:: Supplied records

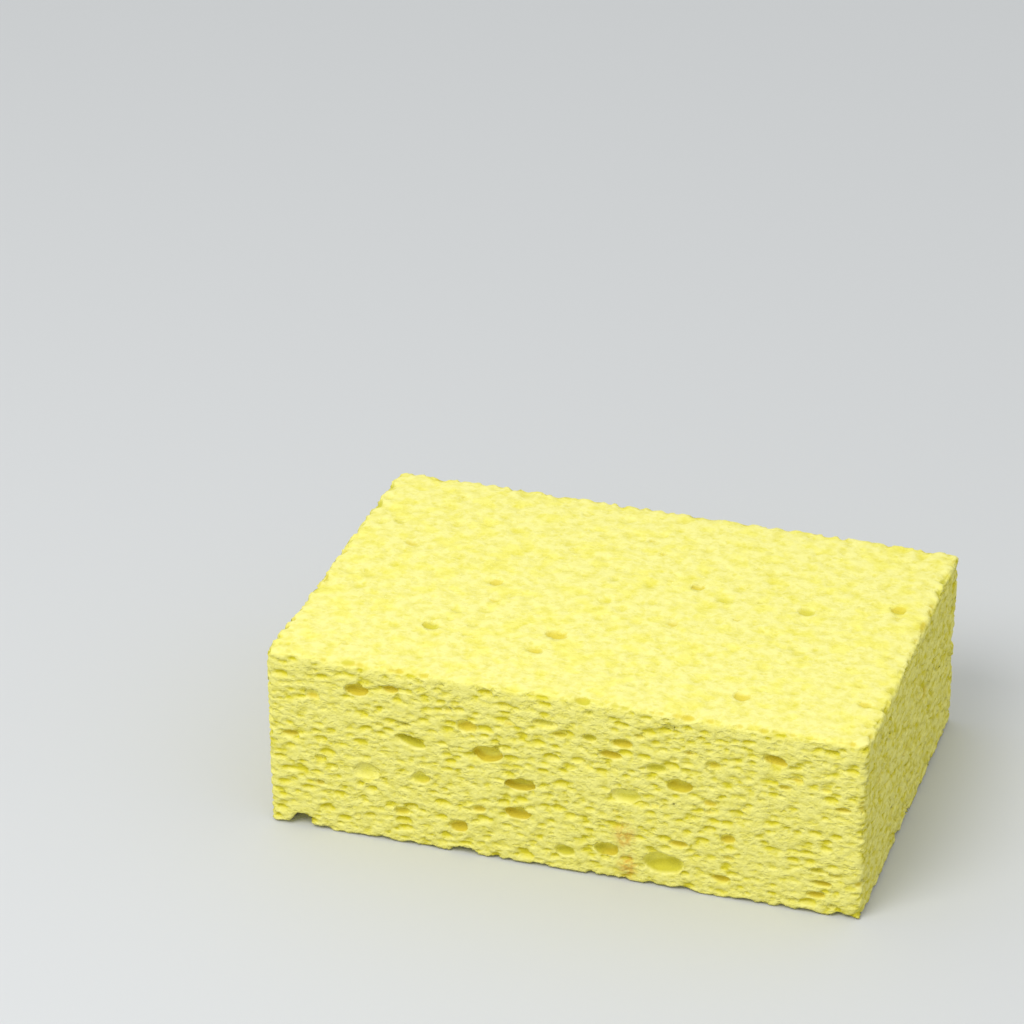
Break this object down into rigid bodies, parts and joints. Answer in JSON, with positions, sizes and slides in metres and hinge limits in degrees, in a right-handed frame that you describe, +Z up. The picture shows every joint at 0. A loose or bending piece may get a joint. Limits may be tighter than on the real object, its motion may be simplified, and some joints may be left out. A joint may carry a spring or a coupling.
{
  "type": "cellulose sponge",
  "caption": "Yellow cellulose household sponge: a cut rectangular block, open cells of mixed size on every face, nicked edges, one small stain.",
  "frame": {"origin": "middle of the block's underside", "axes": "+X along the length, towards the sharper-cornered end; +Y across the width, away from the front face, the long side the picture shows; +Z up through the thickness"},
  "size_m": [0.152, 0.102, 0.049],
  "materials": {
    "yellow_cellulose": "matt, dry, finely porous foam"
  },
  "bodies": {
    "root": {"sponge_block": "yellow_cellulose"}
  },
  "joints": []
}
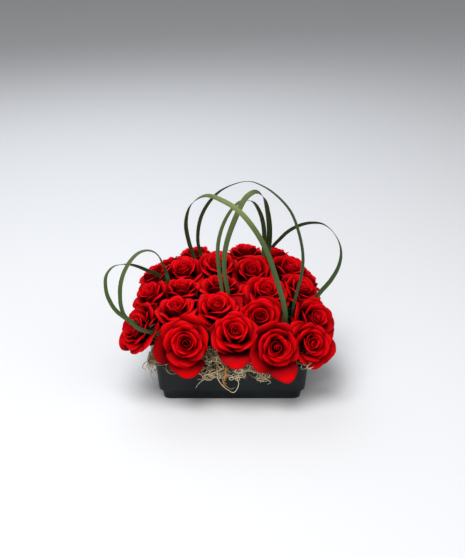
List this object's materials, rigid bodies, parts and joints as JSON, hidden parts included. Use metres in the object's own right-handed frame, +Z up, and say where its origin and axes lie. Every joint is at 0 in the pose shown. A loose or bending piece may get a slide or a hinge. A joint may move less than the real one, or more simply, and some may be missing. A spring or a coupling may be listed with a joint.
{
  "type": "flower box",
  "caption": "Low square tray of cut red roses set in floral foam as a dome, with looped lily-grass blades above and moss over the rim.",
  "frame": {"origin": "centre of the tray's flat bottom face, on the surface that it stands on", "axes": "+Z up, +X to the right seen from the front, -Y to the front"},
  "size_m": [0.3614, 0.3035, 0.3107],
  "materials": {
    "tray_plastic": "moulded plastic, very dark green-black, satin",
    "floral_foam": "wet phenolic floral foam, fine open cells, dull",
    "anchor_tape": "waterproof cloth-backed tape, thin, slightly glossy",
    "rose_red": "fresh petals, velvety, bright red turning crimson on the rims and near black in the folds",
    "lily_grass": "fresh leaf, lengthwise veins, waxy sheen",
    "moss": "dried strands, straw and tan, dull",
    "dry_stem": "dried frond, orange brown, rough"
  },
  "bodies": {
    "root": {"tray": "tray_plastic", "foam_brick_left": "floral_foam", "foam_brick_right": "floral_foam", "anchor_tape_left": "anchor_tape", "anchor_tape_right": "anchor_tape", "rose_01": "rose_red", "rose_02": "rose_red", "rose_03": "rose_red", "rose_04": "rose_red", "rose_05": "rose_red", "rose_06": "rose_red", "rose_07": "rose_red", "rose_08": "rose_red", "rose_09": "rose_red", "rose_10": "rose_red", "rose_11": "rose_red", "rose_12": "rose_red", "rose_13": "rose_red", "rose_14": "rose_red", "rose_15": "rose_red", "rose_16": "rose_red", "rose_17": "rose_red", "rose_18": "rose_red", "rose_19": "rose_red", "rose_20": "rose_red", "rose_21": "rose_red", "rose_22": "rose_red", "rose_23": "rose_red", "rose_24": "rose_red", "rose_25": "rose_red", "rose_26": "rose_red", "rose_27": "rose_red", "rose_28": "rose_red", "rose_29": "rose_red", "rose_30": "rose_red", "rose_31": "rose_red", "rose_32": "rose_red", "rose_33": "rose_red", "grass_blade_1": "lily_grass", "grass_blade_2": "lily_grass", "grass_blade_3": "lily_grass", "grass_blade_4": "lily_grass", "grass_blade_5": "lily_grass", "grass_blade_6": "lily_grass", "grass_blade_7": "lily_grass", "moss_front": "moss", "moss_right": "moss", "moss_back": "moss", "moss_left": "moss", "dry_frond": "dry_stem"}
  },
  "joints": []
}
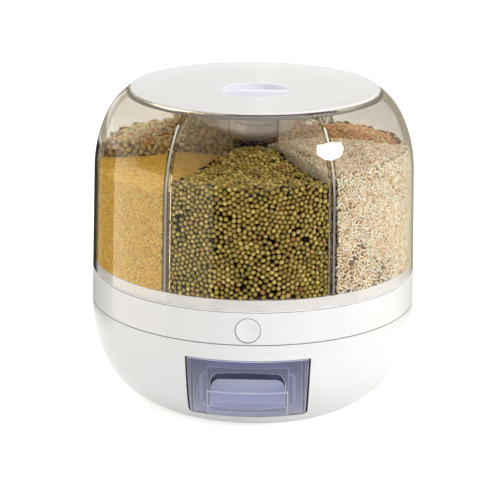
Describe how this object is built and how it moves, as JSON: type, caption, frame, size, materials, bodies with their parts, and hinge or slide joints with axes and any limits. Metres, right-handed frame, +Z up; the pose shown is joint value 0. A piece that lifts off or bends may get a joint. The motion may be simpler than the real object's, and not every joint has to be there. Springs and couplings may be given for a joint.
{
  "type": "rotating food dispenser",
  "caption": "Round countertop grain dispenser: clear turning drum of wedge cells on a white base, push-button shutter, smoked measuring tray and lift-off lid with drying cup.",
  "frame": {"origin": "middle of the plane of the feet", "axes": "+Z up along the drum's axis, -Y towards the push button and the tray's pull, +X to the viewer's right"},
  "size_m": [0.3014, 0.3014, 0.2886],
  "materials": {
    "white_gloss": "smooth moulded",
    "white_satin": "satin moulded",
    "clear_plastic": "clear polished",
    "smoked_plastic": "smoked clear",
    "grey_rubber": "matte",
    "silicone": "translucent matte",
    "steel": "bright",
    "drying_pack": "matte"
  },
  "bodies": {
    "base": {"base_shell": "white_gloss", "upper_base": "white_gloss", "rubber_feet": "grey_rubber", "base_screws": "steel", "tray_guide": "white_satin", "gate_guide": "white_satin", "guide_screws": "steel", "detent_spring": "steel", "pivot_washer": "steel", "pivot_screw": "steel", "return_spring": "steel"},
    "drum": {"turntable": "white_satin", "barrel": "clear_plastic", "hub_column": "clear_plastic", "divider_1": "clear_plastic", "divider_2": "clear_plastic", "divider_3": "clear_plastic", "divider_4": "clear_plastic", "divider_5": "clear_plastic", "divider_6": "clear_plastic"},
    "ball_ring": {"ball_cage": "white_satin", "bearing_balls": "steel"},
    "shutter": {"button_cap": "white_gloss", "push_yoke": "white_satin", "gate_plate": "white_satin"},
    "tray": {"measuring_tray": "smoked_plastic"},
    "lid": {"lid_shell": "white_gloss", "lid_seal": "silicone", "grip_insert": "white_gloss", "desiccant_bowl": "clear_plastic"},
    "desiccant": {"desiccant_cup": "clear_plastic", "desiccant_pack": "drying_pack"}
  },
  "joints": [
    {"name": "drum_spin", "type": "hinge", "parent": "base", "child": "drum", "pos_m": [0, 0, 0.1227], "axis": [0, 0, 1], "continuous": true, "deforming": ["detent_spring"]},
    {"name": "cage_spin", "type": "hinge", "parent": "base", "child": "ball_ring", "pos_m": [0, 0, 0.1227], "axis": [0, 0, 1], "continuous": true},
    {"name": "button_press", "type": "slide", "parent": "base", "child": "shutter", "axis": [0, 1, 0], "range_m": [0, 0.012], "stiffness_N_per_m": 300, "springref_m": -0.004, "deforming": ["return_spring"]},
    {"name": "tray_slide", "type": "slide", "parent": "base", "child": "tray", "axis": [0, -1, 0], "range_m": [0, 0.135]},
    {"name": "lid_lift", "type": "slide", "parent": "drum", "child": "lid", "axis": [0, 0, 1], "range_m": [0, 0.06]},
    {"name": "desiccant_twist", "type": "hinge", "parent": "lid", "child": "desiccant", "pos_m": [0, 0, 0.25], "axis": [0, 0, 1], "range_deg": [0, 60]}
  ],
  "couplings": [
    {"joint": "cage_spin", "follows": "drum_spin", "ratio": 0.5}
  ]
}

::::

#### Aim:
Return every record, word for word.

#### Solved problem:
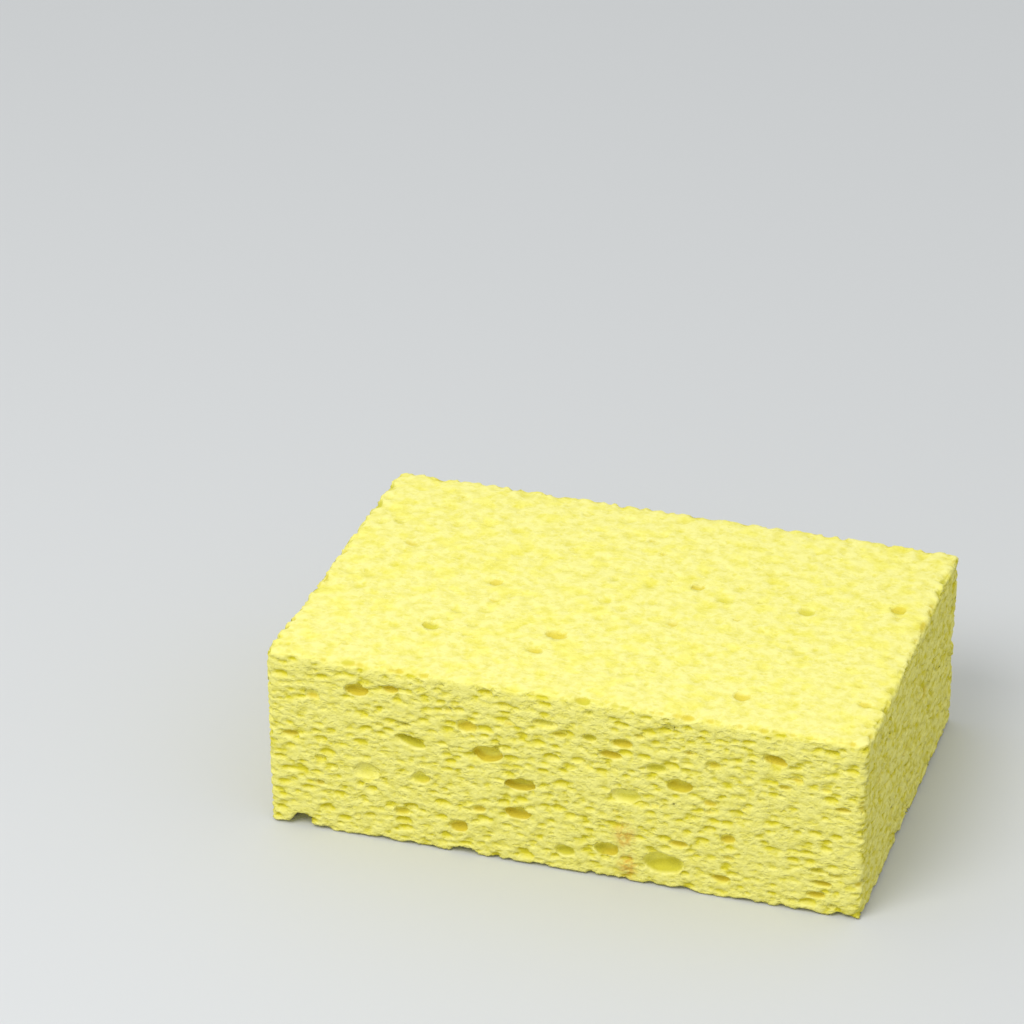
Break this object down into rigid bodies, parts and joints. Answer in JSON, with positions, sizes and slides in metres and hinge limits in degrees, in a right-handed frame that you describe, +Z up. The picture shows every joint at 0. A loose or bending piece may get a joint. Limits may be tighter than on the real object, its motion may be simplified, and some joints may be left out. A joint may carry a spring or a coupling.
{
  "type": "cellulose sponge",
  "caption": "Yellow cellulose household sponge: a cut rectangular block, open cells of mixed size on every face, nicked edges, one small stain.",
  "frame": {"origin": "middle of the block's underside", "axes": "+X along the length, towards the sharper-cornered end; +Y across the width, away from the front face, the long side the picture shows; +Z up through the thickness"},
  "size_m": [0.152, 0.102, 0.049],
  "materials": {
    "yellow_cellulose": "matt, dry, finely porous foam"
  },
  "bodies": {
    "root": {"sponge_block": "yellow_cellulose"}
  },
  "joints": []
}
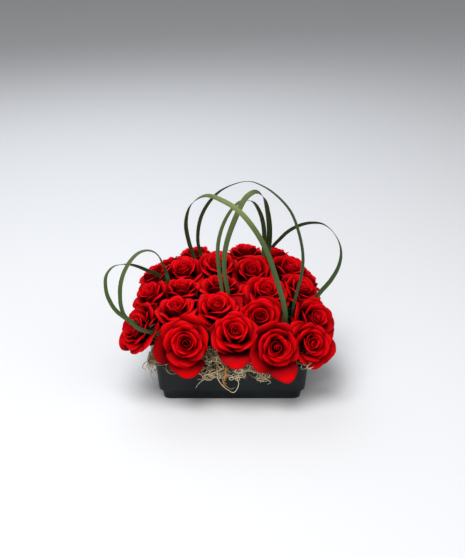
List this object's materials, rigid bodies, parts and joints as JSON, hidden parts included. Use metres in the object's own right-handed frame, +Z up, and say where its origin and axes lie. Every joint is at 0 in the pose shown. A loose or bending piece may get a slide or a hinge. A joint may move less than the real one, or more simply, and some may be missing. A spring or a coupling may be listed with a joint.
{
  "type": "flower box",
  "caption": "Low square tray of cut red roses set in floral foam as a dome, with looped lily-grass blades above and moss over the rim.",
  "frame": {"origin": "centre of the tray's flat bottom face, on the surface that it stands on", "axes": "+Z up, +X to the right seen from the front, -Y to the front"},
  "size_m": [0.3614, 0.3035, 0.3107],
  "materials": {
    "tray_plastic": "moulded plastic, very dark green-black, satin",
    "floral_foam": "wet phenolic floral foam, fine open cells, dull",
    "anchor_tape": "waterproof cloth-backed tape, thin, slightly glossy",
    "rose_red": "fresh petals, velvety, bright red turning crimson on the rims and near black in the folds",
    "lily_grass": "fresh leaf, lengthwise veins, waxy sheen",
    "moss": "dried strands, straw and tan, dull",
    "dry_stem": "dried frond, orange brown, rough"
  },
  "bodies": {
    "root": {"tray": "tray_plastic", "foam_brick_left": "floral_foam", "foam_brick_right": "floral_foam", "anchor_tape_left": "anchor_tape", "anchor_tape_right": "anchor_tape", "rose_01": "rose_red", "rose_02": "rose_red", "rose_03": "rose_red", "rose_04": "rose_red", "rose_05": "rose_red", "rose_06": "rose_red", "rose_07": "rose_red", "rose_08": "rose_red", "rose_09": "rose_red", "rose_10": "rose_red", "rose_11": "rose_red", "rose_12": "rose_red", "rose_13": "rose_red", "rose_14": "rose_red", "rose_15": "rose_red", "rose_16": "rose_red", "rose_17": "rose_red", "rose_18": "rose_red", "rose_19": "rose_red", "rose_20": "rose_red", "rose_21": "rose_red", "rose_22": "rose_red", "rose_23": "rose_red", "rose_24": "rose_red", "rose_25": "rose_red", "rose_26": "rose_red", "rose_27": "rose_red", "rose_28": "rose_red", "rose_29": "rose_red", "rose_30": "rose_red", "rose_31": "rose_red", "rose_32": "rose_red", "rose_33": "rose_red", "grass_blade_1": "lily_grass", "grass_blade_2": "lily_grass", "grass_blade_3": "lily_grass", "grass_blade_4": "lily_grass", "grass_blade_5": "lily_grass", "grass_blade_6": "lily_grass", "grass_blade_7": "lily_grass", "moss_front": "moss", "moss_right": "moss", "moss_back": "moss", "moss_left": "moss", "dry_frond": "dry_stem"}
  },
  "joints": []
}
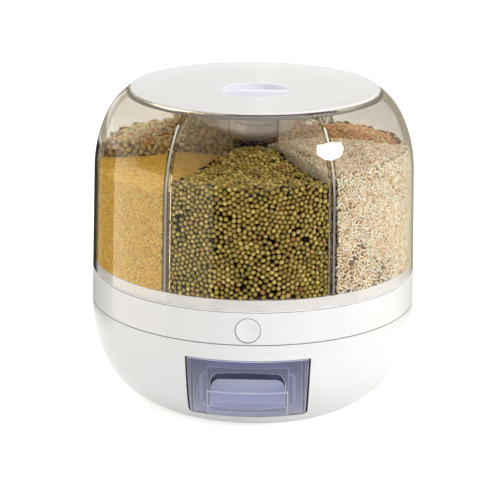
Describe how this object is built and how it moves, as JSON: type, caption, frame, size, materials, bodies with their parts, and hinge or slide joints with axes and any limits. Metres, right-handed frame, +Z up; the pose shown is joint value 0. A piece that lifts off or bends may get a joint. The motion may be simpler than the real object's, and not every joint has to be there. Springs and couplings may be given for a joint.
{
  "type": "rotating food dispenser",
  "caption": "Round countertop grain dispenser: clear turning drum of wedge cells on a white base, push-button shutter, smoked measuring tray and lift-off lid with drying cup.",
  "frame": {"origin": "middle of the plane of the feet", "axes": "+Z up along the drum's axis, -Y towards the push button and the tray's pull, +X to the viewer's right"},
  "size_m": [0.3014, 0.3014, 0.2886],
  "materials": {
    "white_gloss": "smooth moulded",
    "white_satin": "satin moulded",
    "clear_plastic": "clear polished",
    "smoked_plastic": "smoked clear",
    "grey_rubber": "matte",
    "silicone": "translucent matte",
    "steel": "bright",
    "drying_pack": "matte"
  },
  "bodies": {
    "base": {"base_shell": "white_gloss", "upper_base": "white_gloss", "rubber_feet": "grey_rubber", "base_screws": "steel", "tray_guide": "white_satin", "gate_guide": "white_satin", "guide_screws": "steel", "detent_spring": "steel", "pivot_washer": "steel", "pivot_screw": "steel", "return_spring": "steel"},
    "drum": {"turntable": "white_satin", "barrel": "clear_plastic", "hub_column": "clear_plastic", "divider_1": "clear_plastic", "divider_2": "clear_plastic", "divider_3": "clear_plastic", "divider_4": "clear_plastic", "divider_5": "clear_plastic", "divider_6": "clear_plastic"},
    "ball_ring": {"ball_cage": "white_satin", "bearing_balls": "steel"},
    "shutter": {"button_cap": "white_gloss", "push_yoke": "white_satin", "gate_plate": "white_satin"},
    "tray": {"measuring_tray": "smoked_plastic"},
    "lid": {"lid_shell": "white_gloss", "lid_seal": "silicone", "grip_insert": "white_gloss", "desiccant_bowl": "clear_plastic"},
    "desiccant": {"desiccant_cup": "clear_plastic", "desiccant_pack": "drying_pack"}
  },
  "joints": [
    {"name": "drum_spin", "type": "hinge", "parent": "base", "child": "drum", "pos_m": [0, 0, 0.1227], "axis": [0, 0, 1], "continuous": true, "deforming": ["detent_spring"]},
    {"name": "cage_spin", "type": "hinge", "parent": "base", "child": "ball_ring", "pos_m": [0, 0, 0.1227], "axis": [0, 0, 1], "continuous": true},
    {"name": "button_press", "type": "slide", "parent": "base", "child": "shutter", "axis": [0, 1, 0], "range_m": [0, 0.012], "stiffness_N_per_m": 300, "springref_m": -0.004, "deforming": ["return_spring"]},
    {"name": "tray_slide", "type": "slide", "parent": "base", "child": "tray", "axis": [0, -1, 0], "range_m": [0, 0.135]},
    {"name": "lid_lift", "type": "slide", "parent": "drum", "child": "lid", "axis": [0, 0, 1], "range_m": [0, 0.06]},
    {"name": "desiccant_twist", "type": "hinge", "parent": "lid", "child": "desiccant", "pos_m": [0, 0, 0.25], "axis": [0, 0, 1], "range_deg": [0, 60]}
  ],
  "couplings": [
    {"joint": "cage_spin", "follows": "drum_spin", "ratio": 0.5}
  ]
}